Quote, with no changes, the lines that run from the top of the material to the line with "return middle.y <", both included.
-- start --
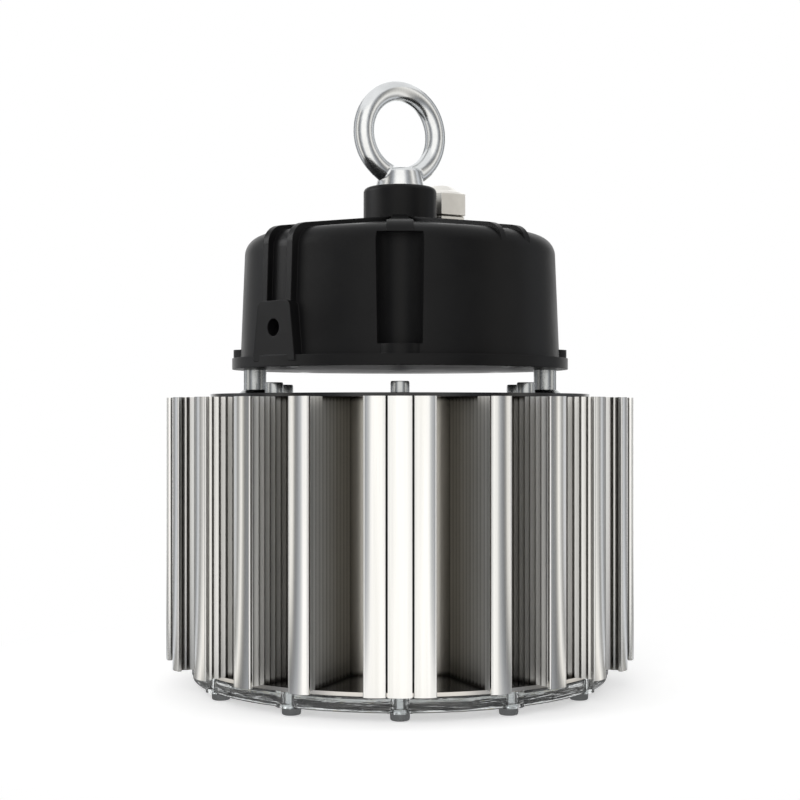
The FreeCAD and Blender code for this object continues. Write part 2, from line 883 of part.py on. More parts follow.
def runner():
    """The widening ridge from the crown over the front shoulder."""
    slab = make_body("runner_slab")
    sketch = upright_sketch(slab, FRONT)
    slope = "((dome_height - shoulder_height) / (shoulder_radius - crown_radius))"
    add_outline(sketch, [
        ("crown_radius - housing_wall", "dome_height + runner_rise"),
        ("crown_radius + 0.2 * (shoulder_radius - crown_radius)",
         "dome_height + runner_proud - %s * 0.2 * (shoulder_radius - crown_radius)" % slope),
        ("shoulder_radius + fit_clearance", "shoulder_height + runner_proud"),
        ("shoulder_radius + fit_clearance", RUNNER_FOOT),
        ("crown_radius - housing_wall", RUNNER_FOOT),
    ])
    pad(slab, sketch, "2 * runner_outer_half_width + housing_wall", middle=True)
    edge_level = "shoulder_height + runner_proud"

    def nose(edge):
        middle = edge.CenterOfMass
        return middle.y < -value("shoulder_radius") and abs(middle.z - value(edge_level)) < 1e-3

    round_edges(slab, nose, "shoulder_round")
    plan = make_body("runner_plan")
    sketch = flat_sketch(plan, RUNNER_FOOT)
    near, far = "-(crown_radius - housing_wall)", "-(shoulder_radius + housing_wall)"
    add_outline(sketch, [
        ("-runner_inner_half_width", near),
        ("-runner_outer_half_width", far),
        ("runner_outer_half_width", far),
        ("runner_inner_half_width", near),
    ])
    pad(plan, sketch, "crown_height - %s" % RUNNER_FOOT)
    return common("runner", slab, plan)


def upright_cylinders(label, radius, circle, angles, foot, height):
    """Separate cylinders of one size on a circle."""
    return [
        primitive("Cylinder", "%s_%d" % (label, number), (*polar(circle, angle), foot),
                  Radius=radius, Height=height)
        for number, angle in enumerate(angles)
    ]


def housing_cavity():
    """The hollow of the casting, with the recess walls, screw posts and gland seat left standing."""
    inner_wall = "(wall_foot_radius - housing_wall)"
    roof = "(shoulder_height - dome_wall)"
    room = turned("housing_room", [
        ("0", "driver_plate_thickness"),
        (inner_wall, "driver_plate_thickness"),
        ("shoulder_radius - housing_wall", "%s - shoulder_round / 2" % roof),
        ("shoulder_radius - housing_wall - shoulder_round / 2", roof),
        ("crown_radius", "dome_height - dome_wall"),
        ("0", "dome_height - dome_wall"),
    ], seam=CLEAR_SEAM)
    sides = (0, 90, 180, 270)
    kept = upright_cylinders("recess_wall", "recess_top_radius + housing_wall", "recess_circle",
                             sides, "0", "crown_height")
    kept += upright_cylinders("post", "post_radius", "post_circle", (45, 135, 225, 315),
                              "0", "post_height")
    kept.append(primitive("Cylinder", "gland_seat_core",
                          ("gland_x", "gland_y", "gland_seat_height - gland_seat_depth"),
                          Radius="gland_seat_radius", Height="gland_seat_depth"))
    kept.append(primitive("Cylinder", "crown_core",
                          ("0", "0", "crown_height - eye_thread_length - housing_wall - dome_wall"),
                          Radius="crown_radius", Height="crown_height"))
    return cut("housing_cavity", room, fuse("housing_kept", kept))


def radial_hole(label, angle, radius, reach, depth, height):
    """A cylinder that points outwards at the angle and ends at the reach."""
    item = primitive("Cylinder", label, (*polar("%s - %s" % (reach, depth), angle), height),
                     Radius=radius, Height="%s + housing_wall" % depth)
    item.Placement.Rotation = Rotation(UP, angle) * Rotation(Vector(0, 1, 0), 90)
    return item


def driver_housing():
    sides = (0, 90, 180, 270)
    solids = [housing_outside()]
    solids += upright_cylinders("foot_boss", "foot_boss_radius", "hanger_circle", sides,
                                "0", "foot_boss_height")
    for number, angle in enumerate(EAR_ANGLES):
        solids.append(ear("ear_%d" % number, angle))
        for hand in ("", "-"):
            label = "strap_%d_%s" % (angle, "right" if hand else "left")
            solids.append(strap(label, angle, hand + "strap_offset", "strap_proud",
                                "strap_wall_proud"))
    for angle in SHORT_STRAP_ANGLES:
        for hand in ("", "-"):
            label = "strap_%d_%s" % (angle, "right" if hand else "left")
            solids.append(strap(label, angle, hand + "strap_offset", "strap_proud",
                                "-strap_width / 4"))
    solids.append(runner())
    solids.append(primitive("Cylinder", "gland_seat",
                            ("gland_x", "gland_y", "gland_seat_height - gland_seat_depth"),
                            Radius="gland_seat_radius", Height="gland_seat_depth"))

    hollows = [housing_cavity()]
    recess_height = "(recess_top_height - foot_boss_height)"
    for number, angle in enumerate(sides):
        hollows.append(primitive("Cone", "recess_%d" % number,
                                 (*polar("recess_circle", angle), "foot_boss_height"),
                                 Radius1="recess_foot_radius", Radius2="recess_top_radius",
                                 Height=recess_height))
    hollows.append(primitive("Cylinder", "plate_rebate",
                             Radius="driver_plate_radius + hole_clearance",
                             Height="driver_plate_thickness"))
    seal = ring("seal_groove", "driver_seal_inner", "driver_seal_width", "driver_seal_height",
                "driver_plate_thickness")
    hollows.append(seal)
    hollows += upright_cylinders("hanger_thread", "hanger_bolt_radius", "hanger_circle", (0, 180),
                                 "0", "driver_plate_thickness + hanger_bite")
    hollows += upright_cylinders("post_thread", "plate_screw_shank", "post_circle",
                                 (45, 135, 225, 315), "0", "plate_screw_length")
    for number, angle in enumerate(EAR_ANGLES):
        hollows.append(radial_hole("ear_hole_%d" % number, angle, "ear_hole_radius", "ear_face",
                                   "ear_hole_depth", "flange_thickness + ear_hole_height"))
    hollows.append(primitive("Cylinder", "eye_thread",
                             ("0", "0", "crown_height - eye_thread_length"),
                             Radius="eye_thread_radius", Height="eye_thread_length"))
    hollows.append(primitive("Cylinder", "gland_hole",
                             ("gland_x", "gland_y", "gland_seat_height - gland_seat_depth"),
                             Radius="gland_thread_radius", Height="gland_seat_depth"))
    housing = cut("driver_housing", fuse("housing_solids", solids), fuse("housing_hollows", hollows))
    bind(housing, "Placement.Base.z", DRIVER_BOTTOM)
    return housing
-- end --
Response to this task:
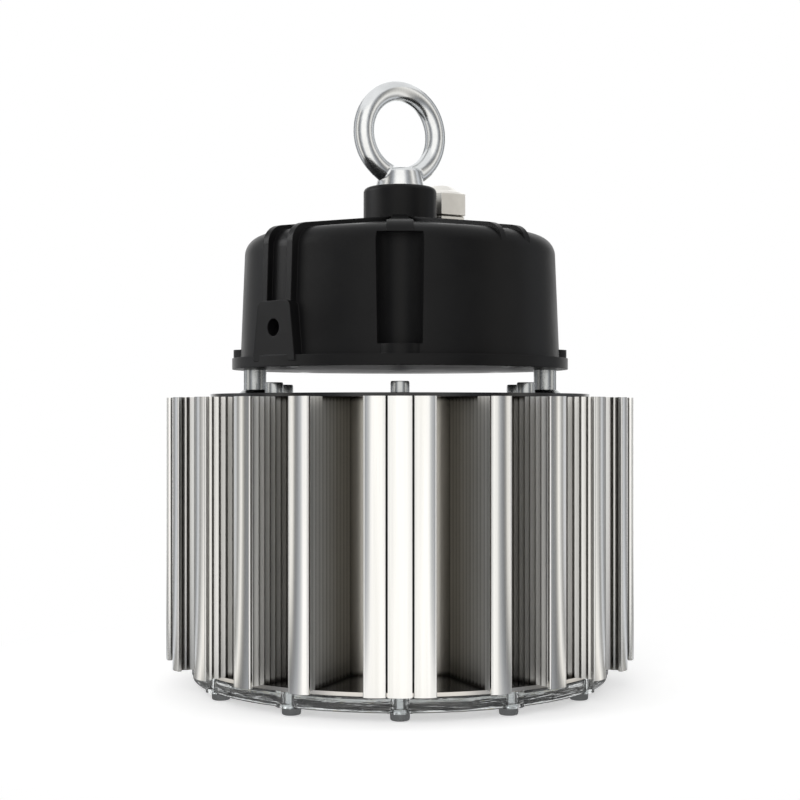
The FreeCAD and Blender code for this object continues. Write part 2, from line 883 of part.py on. More parts follow.
def runner():
    """The widening ridge from the crown over the front shoulder."""
    slab = make_body("runner_slab")
    sketch = upright_sketch(slab, FRONT)
    slope = "((dome_height - shoulder_height) / (shoulder_radius - crown_radius))"
    add_outline(sketch, [
        ("crown_radius - housing_wall", "dome_height + runner_rise"),
        ("crown_radius + 0.2 * (shoulder_radius - crown_radius)",
         "dome_height + runner_proud - %s * 0.2 * (shoulder_radius - crown_radius)" % slope),
        ("shoulder_radius + fit_clearance", "shoulder_height + runner_proud"),
        ("shoulder_radius + fit_clearance", RUNNER_FOOT),
        ("crown_radius - housing_wall", RUNNER_FOOT),
    ])
    pad(slab, sketch, "2 * runner_outer_half_width + housing_wall", middle=True)
    edge_level = "shoulder_height + runner_proud"

    def nose(edge):
        middle = edge.CenterOfMass
        return middle.y < -value("shoulder_radius") and abs(middle.z - value(edge_level)) < 1e-3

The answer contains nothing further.